Is it not ironical that we are willing to hold rallies and protests when a corrupt leader is put behind bars but it’s just another day for us despite 32 people losing their lives due to somebody’s negligence or lack of planning and control? It’s because we, as a nation, have become insular to tragedies, not because we don’t care, it’s just that the deaths are so frequent and in such large numbers that it does not touch us emotionally, not anymore.

So if it’s a stampede tragedy or an attack on a CRPF camp by the Maoists, we don’t really feel anything on hearing that a large number of people lost their lives. And that is scary. For if the nation stops to care, then we lose our sense of civility and respect for life.

In the US, when there is a single person who loses his life in line of duty or attracts attention in the media, the US President personally sends out a message of condolence. In India, the Patna stampede is just another piece of news and the day moves on.

Each time a tragedy occurs anywhere in India, there are no follow-up reports of anyone being held responsible and legal action taken that lead to prosecution. Why is there no clear line of responsibility defined at the time permission for a public gathering is given? It involves the local organizers, the police, the fire department, the civic authorities and they all need to work in coordination with each other to ensure a smooth conduct of an event.

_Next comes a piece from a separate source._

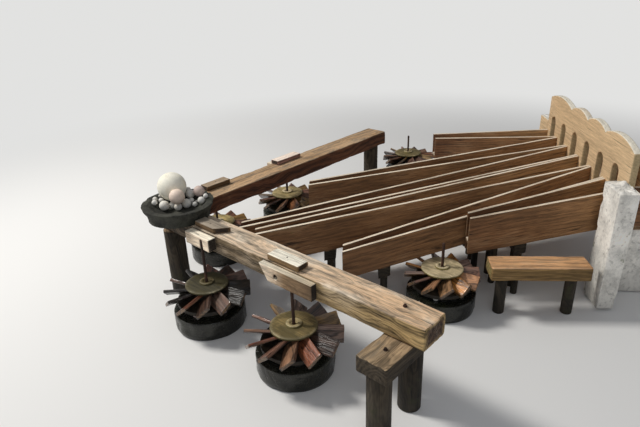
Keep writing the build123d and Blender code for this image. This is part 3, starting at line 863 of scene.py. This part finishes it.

In India, most of the stampedes that have occurred have taken place at a religious gathering. The Kumbh Mela is famous for being one of the largest venues for people gathering anywhere in the world but has also become synonymous with stampedes.

A good example of the success and failure of the authorities in organizing events like the Maha Kumbh Mela can be seen in the recent one in 2013 at Prayag, Allahabad. On Feb 10 2013, the authorities did an excellent job in crowd control, management and movement of 30 million pilgrims who visited the mela area, however, on the same day, a stampede occurred at the railway station that resulted in 36 pilgrims losing their lives and another 39 getting injured.

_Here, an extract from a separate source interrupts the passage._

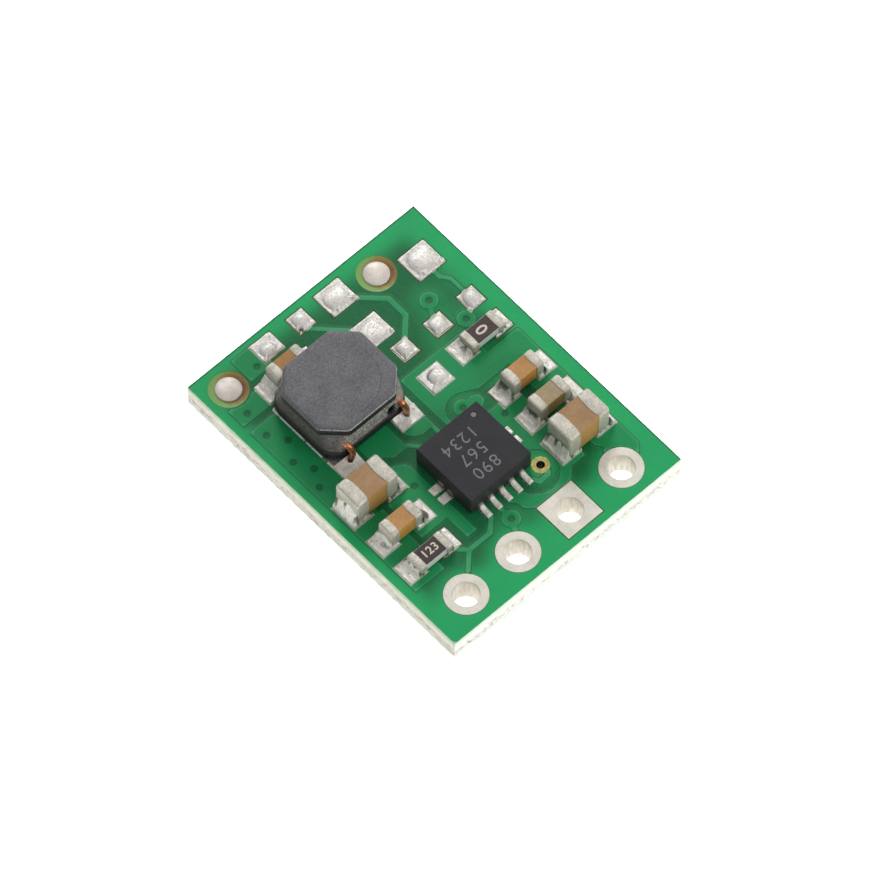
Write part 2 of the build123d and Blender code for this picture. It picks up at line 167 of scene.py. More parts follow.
class Pile:    # points and faces that become one piece
    def __init__(self):
        self.points = []
        self.faces = []
        self.stainAndShade = []    # from 0, clean and unshaded, to 1, at each point: stains, and painted shade

    def grid(self, points, across, closed=False, stainAndShade=None):    # rows of points, each row 'across' long
        start = len(self.points)
        for r in range(len(points) // across - 1):
            for c in range(across if closed else across - 1):
                a, b = start + r * across + c, start + r * across + (c + 1) % across
                self.faces.append((a, b, b + across, a + across))
        self.points += points
        self.stainAndShade += stainAndShade or [0.0] * len(points)

    def disc(self, x, y, radius, profile, count=48):    # a turned profile: (share of the radius, height)
        turns = [2 * math.pi * k / count for k in range(count)]
        self.grid([(x + radius * share * math.cos(t), y + radius * share * math.sin(t), z)
                   for share, z in profile for t in turns], count, closed=True)

    def build(self, name, paint, slot, angle=50):
        mesh = bpy.data.meshes.new(name)
        mesh.from_pydata([(x * mm, y * mm, z * mm) for x, y, z in self.points], [], self.faces)
        stamp(mesh, "stainAndShade", self.stainAndShade)
        closeMesh(mesh)
        return finishPiece(addObject(name, mesh), paint, angle)


def closeMesh(mesh):    # joins rows, closes the hidden undersides
    work = bmesh.new()
    work.from_mesh(mesh)
    bmesh.ops.remove_doubles(work, verts=work.verts, dist=1e-8)
    bmesh.ops.holes_fill(work, edges=[e for e in work.edges if e.is_boundary], sides=0)
    bmesh.ops.recalc_face_normals(work, faces=work.faces)
    work.to_mesh(mesh)
    work.free()


def finishPiece(piece, paint, angle=50):    # smooth up to the angle between faces, or flat at 0
    piece.data.materials.clear()
    piece.data.materials.append(paint.owner)
    if angle:
        piece.data.shade_smooth()
        piece.data.set_sharp_from_angle(angle=math.radians(angle))
    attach(piece, body)
    return piece


def curvePiece(name, curve, paint, place=Matrix(), angle=50):    # a curve or a text, as a mesh piece
    holder = addObject(name + "Curve", curve)
    bpy.context.view_layer.update()
    mesh = bpy.data.meshes.new_from_object(holder.evaluated_get(bpy.context.evaluated_depsgraph_get()))
    bpy.data.objects.remove(holder)
    mesh.transform(place)
    return finishPiece(addObject(name, mesh), paint, angle)


def dress(node, paint, bevel=0.0):    # a CAD node gets its finish, and soft edges
    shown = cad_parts[node]
    shown.data.materials.clear()
    shown.data.materials.append(paint.owner)
    if bevel:
        shown.modifiers.new("weld", "WELD").merge_threshold = 1e-7
        soft = shown.modifiers.new("softEdges", "BEVEL")
        soft.width = bevel * mm
        soft.segments = 2
        soft.limit_method, soft.angle_limit = "ANGLE", math.radians(35)


def boxOf(node):    # low and high corners in millimetres
    low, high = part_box(node)
    return np.array(low) / mm, np.array(high) / mm


def meshOf(node):
    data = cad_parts[node].data
    points = np.array([v.co for v in data.vertices]) / mm
    data.calc_loop_triangles()
    triangles = np.array([t.vertices[:] for t in data.loop_triangles])
    return points, triangles


def solidsOf(node):    # the boxes of a node's separate solids
    points, triangles = meshOf(node)
    keys = {}
    same = np.array([keys.setdefault(tuple(np.round(p, 4)), len(keys)) for p in points])
    group = list(range(len(keys)))

    def root(i):
        while group[i] != i:
            group[i] = group[group[i]]
            i = group[i]
        return i

    for a, b, c in same[triangles]:
        group[root(a)] = root(b)
        group[root(c)] = root(b)
    found = {}
    for i, p in zip(same, points):
        found.setdefault(root(i), []).append(p)
    return [(np.min(g, 0), np.max(g, 0)) for g in found.values()]


def wave(x, y, seed, scale):    # smooth noise from -1 to 1, at arrays of points
    pairs = zip(np.ravel(x), np.ravel(y))
    flat = [noise.noise(Vector((a * scale, b * scale, seed * 7.31))) for a, b in pairs]
    return np.array(flat).reshape(np.shape(x))


# Camera, as the photograph was taken

cameraPlace = dict(azimuth=-42.690, elevation=61.491, distance=500.0, lens=573.1, sensor=36,
                   target=(-0.3154, -0.3929, 1.16), clip=(0.05, 10))


def aimed(name, data, at, back):    # placed in millimetres, with its back towards 'back'
    made = addObject(name, data)
    made.location = at * mm
    made.rotation_mode = "QUATERNION"
    made.rotation_quaternion = (-back).to_track_quat("-Z", "Y")
    return made


def makeCamera():
    data = bpy.data.cameras.new("camera")
    data.lens, data.sensor_width = cameraPlace["lens"], cameraPlace["sensor"]
    data.clip_start, data.clip_end = cameraPlace["clip"]
    around, up = math.radians(cameraPlace["azimuth"]), math.radians(cameraPlace["elevation"])
    back = Vector((math.sin(around) * math.cos(up), -math.cos(around) * math.cos(up), math.sin(up)))
    scene.camera = aimed("camera", data, Vector(cameraPlace["target"]) + back * cameraPlace["distance"], back)


# Floor, lights and the white surround

studio = dict(surroundLow=0.10, surroundHigh=0.62, surroundFrom=(0.50, -0.22, 0.84),
              lights=(("keyLight", 0.20, 90, (105, 150, 150)), ("fillLight", 0.14, 110, (90, -180, 120))),
              floorGlow=0.85, floorRough=0.9, floorSpan=600, floorWhite=(250.5, 250.5, 250.5),
              floorPale=(247, 247, 247))


def makeStudio():    # the surround is brighter over the object than at its left
    surround = Paint("surround", kind="worlds", shader="Background", Color=(1, 1, 1, 1))
    scene.world = surround.owner
    towards = surround.node("VectorMath", {"operation": "DOT_PRODUCT"},
                            {0: surround.node("TexCoord"), 1: studio["surroundFrom"]}, out=1)
    surround.feed("Strength", surround.between(towards, -1, 1, studio["surroundLow"], studio["surroundHigh"]))
    for name, power, size, at in studio["lights"]:
        data = bpy.data.lights.new(name, "AREA")
        data.energy, data.size = power, size * mm
        aimed(name, data, Vector(at), Vector(at))
    paint = Paint("paleFloor", Roughness=studio["floorRough"], Emission_Strength=studio["floorGlow"])
    white = paint.blend(paint.grain(0.02), studio["floorPale"], studio["floorWhite"])
    paint.feed("Base Color", white)
    paint.feed("Emission Color", white)
    half = studio["floorSpan"] / 2 * mm
    mesh = bpy.data.meshes.new("floor")
    corners = [(-half, -half, 0), (half, -half, 0), (half, half, 0), (-half, half, 0)]
    mesh.from_pydata(corners, [], [(0, 1, 2, 3)])
    mesh.materials.append(paint.owner)
    floor = addObject("floor", mesh)
    scene.view_settings.view_transform = "Standard"
    scene.view_settings.look = "None"


makeCamera()
makeStudio()
print("camera and lights placed")


# Finishes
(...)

So how is it that on one hand the authorities successfully managed to keep the large crowd of 30 million well managed but still ended up in tragedy occurring in a crowd that would not be more than a few thousand, at the railway station? The answer is simple. The authorities focused all their planning and attention to the mela area and did not coordinate with the railway authorities to ensure end-to-end control and coordination.

In the end, the authorities tried to blame the railways, who in turn blamed the authorities. Here again, no responsibility pinned, no action taken and therefore no prosecution. Just another loss of 36 lives that went unanswered.

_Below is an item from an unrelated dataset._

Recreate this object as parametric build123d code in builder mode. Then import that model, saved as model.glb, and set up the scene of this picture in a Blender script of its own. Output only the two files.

Some of the major stampedes at religious events in India that occurred in the last 10 years:

  • Oct 13 2013: 89 dead, 100 injured at Ratangarh Temple, Datia, MP.
  • Sept 12 2012: 2 dead, 6 injured at Rajgir near Patna, Bihar
  • Nov 08 2011: 16 dead, scores injured at Haridwar, Uttarakhand
  • Jan 14 2011: 102 dead, 50 injured at Pulmedu, Idukki, Kerala
  • Mar 04 2010: 63 dead, 15 injured at Kripaluji Maharaj Ashram, Pratapgarh, U.P
  • Jan 03 2008: 5 dead at Durga Malleshwara temple, Vijayawada, A.P.
  • July 2008: 6 dead, 12 injured during the Jagannath Yatra, Puri, Odisha
  • Sept 30 2008: 250 dead, 60 injured at the Chamunda Devi temple, Jodhpur, Rajasthan
  • Aug 03 2008: 160 dead, 230 injured at Naina Devi temple, Himachal Pradesh
  • Mar 27 2008: 8 dead, 10 injured at a temple in Karila Village, M.P.
  • Oct 2007: 11 dead at a temple in Pawagah, Gujarat
  • Nov 2006: 4 dead at Jagannath Temple in Puri, Odisha
  • Jan 26 2005: 350 dead, 250 injured at Mandhar Devi temple, Maharashtra
  • Aug 2003: 40 dead, 125 injured at Kumbh Mela, Nashik, Maharashtra


The list is endless and the same result gets played out on each tragedy and with no lessons learnt. The politicians don’t get into the act unless push comes to shove and have no choice but to act, so it is up to us, the people, to stand up and raise our voice to force the lawmakers to ensure that the laws are tightened and stringent action taken against all officials that are found to be guilty of negligence or inaction, leading up to the tragedy.

All the above tragedies were avoidable and happened due to lack of proper planning, crowd control and crowd management. After all, the authorities did successfully manage to control 30 million in a single day at Kumbh Mela at Prayag, didn’t they?